News - Bekerja di lingkungan yang didominasi oleh perempuan tidak serta-merta membuat Jemirah terbebas dari ketidakadilan gender.

Ada sederet pengalaman pahit yang pernah dirasakan Jemirah dan rekan-rekan sekerjanya, dalam beberapa kasus bahkan mengarah pada diskriminasi hingga kekerasan gender.

Kesenjangan pembagian upah antara pekerja laki-laki dan perempuan, misalnya. Jemirah bercerita bagaimana suatu perusahaan memotong pajak hanya dari gaji pekerja perempuan.

“Buruh laki-laki ini gak dikenakan pajak, untuk perempuan dipotong pajak kalau tidak salah itu 15 persen,” papar Jemirah saat mengisi seminar “Menciptakan Lingkungan Kerja yang Inklusif: Langkah Menuju Kesetaraan Gender” di kampus UI Salemba pada Jumat (27/09/2024).

Jemirah menuturkan, pihak perusahaan cenderung menganggap laki-laki memiliki beban tanggungan lebih besar karena menyandang status sebagai kepala keluarga.
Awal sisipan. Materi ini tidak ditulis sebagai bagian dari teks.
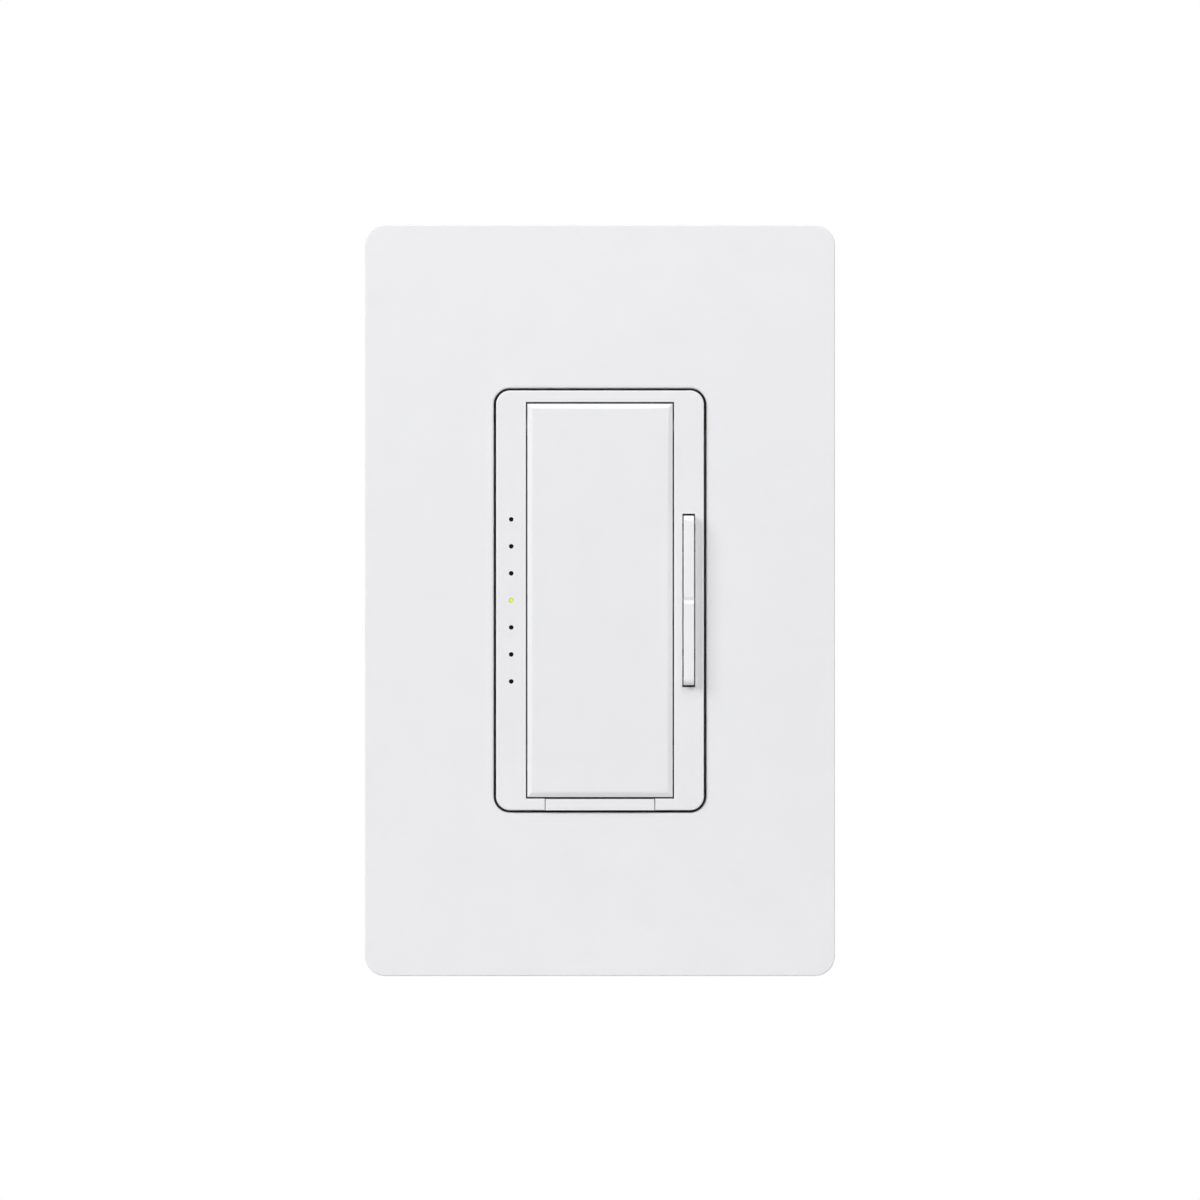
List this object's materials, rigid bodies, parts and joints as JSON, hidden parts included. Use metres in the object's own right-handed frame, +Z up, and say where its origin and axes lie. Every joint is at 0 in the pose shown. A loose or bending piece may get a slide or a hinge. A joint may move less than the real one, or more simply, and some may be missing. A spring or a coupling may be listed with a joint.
{
  "type": "wall dimmer switch",
  "caption": "Wall-box dimmer control with a large tap switch, a narrow dimming rocker, a row of status lights, a pull-out service tab and a screwless wallplate.",
  "frame": {"origin": "midway between the two wall-box screws, on the wall's surface, which is the rear face of the yoke", "axes": "+Z up the wall, +X to the right as seen from the room, +Y into the wall (the front faces -Y)"},
  "size_m": [0.0746, 0.0409, 0.119],
  "materials": {
    "cover_white": "satin moulded plastic",
    "adapter_white": "satin moulded plastic",
    "bezel_white": "satin moulded plastic",
    "tap_white": "satin moulded plastic",
    "rocker_white": "satin moulded plastic",
    "tab_white": "satin moulded plastic",
    "clear_acrylic": "clear moulded plastic",
    "zinc_screw": "zinc plated",
    "spring_steel": "bright drawn wire",
    "yoke_aluminium": "stamped, faintly rolled",
    "brass_strip": "stamped, slightly tarnished",
    "silver_contact": "silver alloy",
    "fibre": "vulcanised fibre",
    "green_screw": "green plated",
    "zinc_plate": "zinc plated",
    "board_green": "solder-masked laminate",
    "lamp_off": "moulded lamp",
    "lamp_lit": "lit lamp",
    "chip_black": "moulded epoxy",
    "tinned_pin": "tinned",
    "nylon": "moulded nylon",
    "triac_black": "moulded package",
    "pad_grey": "thermal pad",
    "iron_powder": "coated iron powder",
    "enamelled_copper": "enamelled wire",
    "film_case": "moulded box",
    "capacitor_sleeve": "shrunk sleeve",
    "varistor_blue": "dipped coating",
    "fuse_white": "ceramic body",
    "resistor_blue": "lacquered body",
    "housing_black": "moulded thermoset",
    "label_silver": "printed polyester, blank",
    "switch_black": "moulded case",
    "plunger_grey": "moulded plunger",
    "line_screw_brass": "brass screw",
    "load_screw_dark": "blackened screw",
    "traveler_screw": "nickel plated"
  },
  "bodies": {
    "frame": {"adapter_screws": "zinc_screw", "airgap_arm_bracket": "brass_strip", "airgap_fixed_contact": "silver_contact", "airgap_fixed_strip": "brass_strip", "bezel": "bezel_white", "board_header": "chip_black", "board_header_pins": "tinned_pin", "board_standoffs": "nylon", "box_screw_retainers": "fibre", "box_screws": "zinc_screw", "choke_core": "iron_powder", "choke_winding": "enamelled_copper", "control_board": "board_green", "control_passives": "chip_black", "electrolytic_capacitor": "capacitor_sleeve", "film_capacitor": "film_case", "ground_cup": "zinc_plate", "ground_screw": "green_screw", "housing_screws": "zinc_screw", "insulator_sheet": "fibre", "light_pipe": "clear_acrylic", "line_terminal_screw": "line_screw_brass", "load_terminal_screw": "load_screw_dark", "lower_switch_body": "switch_black", "microcontroller": "chip_black", "power_board": "board_green", "power_resistors": "resistor_blue", "raise_switch_body": "switch_black", "rating_label": "label_silver", "rear_housing": "housing_black", "rocker_pin": "spring_steel", "status_lamp_lit": "lamp_lit", "status_lamps_unlit": "lamp_off", "tap_return_springs": "spring_steel", "tap_switch_body": "switch_black", "terminal_clamps": "zinc_plate", "terminal_plates": "brass_strip", "thermal_fuse": "fuse_white", "traveler_terminal_screw": "traveler_screw", "triac": "triac_black", "triac_bush": "nylon", "triac_leads": "tinned_pin", "triac_pad": "pad_grey", "triac_screw": "zinc_screw", "varistor": "varistor_blue", "wallplate_adapter": "adapter_white", "wallplate_cover": "cover_white", "yoke": "yoke_aluminium"},
    "tap_switch": {"tap_switch": "tap_white"},
    "tap_plunger": {"tap_switch_plunger": "plunger_grey"},
    "dimming_rocker": {"dimming_rocker": "rocker_white"},
    "raise_plunger": {"raise_switch_plunger": "plunger_grey"},
    "lower_plunger": {"lower_switch_plunger": "plunger_grey"},
    "airgap_tab": {"airgap_tab": "tab_white"},
    "contact_arm": {"airgap_contact_arm": "brass_strip", "airgap_moving_contact": "silver_contact"}
  },
  "joints": [
    {"name": "tap_switch_press", "type": "hinge", "parent": "frame", "child": "tap_switch", "pos_m": [0, -0.005, 0.0275], "axis": [1, 0, 0], "range_deg": [0, 0.84], "stiffness_Nm_per_rad": 0.5, "springref_deg": -17.19, "deforming": ["tap_return_springs"]},
    {"name": "tap_plunger_slide", "type": "slide", "parent": "frame", "child": "tap_plunger", "axis": [0, 1, 0], "range_m": [0, 0.00035]},
    {"name": "dimming_rocker_tilt", "type": "hinge", "parent": "frame", "child": "dimming_rocker", "pos_m": [0.01407, -0.005, 0], "axis": [1, 0, 0], "range_deg": [-1.8, 1.8], "stiffness_Nm_per_rad": 0.4},
    {"name": "raise_plunger_slide", "type": "slide", "parent": "frame", "child": "raise_plunger", "axis": [0, 1, 0], "range_m": [-0.00032, 0.00032]},
    {"name": "lower_plunger_slide", "type": "slide", "parent": "frame", "child": "lower_plunger", "axis": [0, 1, 0], "range_m": [-0.00032, 0.00032]},
    {"name": "airgap_tab_pull", "type": "slide", "parent": "frame", "child": "airgap_tab", "axis": [0, -1, 0], "range_m": [0, 0.0035]},
    {"name": "contact_arm_lift", "type": "hinge", "parent": "frame", "child": "contact_arm", "pos_m": [-0.0125, 0.008, -0.02975], "axis": [0, -1, 0], "range_deg": [0, 4.9]}
  ],
  "couplings": [
    {"joint": "tap_plunger_slide", "follows": "tap_switch_press", "m_per_rad": 0.0235},
    {"joint": "raise_plunger_slide", "follows": "dimming_rocker_tilt", "m_per_rad": -0.01},
    {"joint": "lower_plunger_slide", "follows": "dimming_rocker_tilt", "m_per_rad": 0.01},
    {"joint": "contact_arm_lift", "follows": "airgap_tab_pull", "rad_per_m": 24}
  ]
}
Padahal, realitas di lapangan tidak selalu begitu.

“Dia [perempuan] sebagai tulang punggung keluarga juga banyak yang menyandang sebagai single parent, yang masih lajang tetapi menghidupi keluarganya, ada yang menanggung adiknya yang masih sekolah, orang tuanya yang tidak bekerja, yang suaminya tidak bekerja, mempunyai anak banyak, tapi itu tidak dipandang.”

Padahal, perusahaan tersebut, Jemirah menerangkan, memiliki belasan ribu pekerja perempuan—hampir dua kali lipat lebih banyak daripada yang laki-laki.

Contoh lain yang diangkat Jemirah berkaitan dengan fasilitas penunjang bagi yang sudah memiliki anak.

“Ketika kita bekerja, anak dititipkan, tetapi perusahaan sendiri tidak memberikan tempat penitipan anak, sedangkan tenaga kerja yang diserap oleh perusahaan mayoritas adalah perempuan,” ujar perempuan yang aktif dalam Gabungan Serikat Buruh Indonesia (GSBI) Kabupaten Tangerang ini.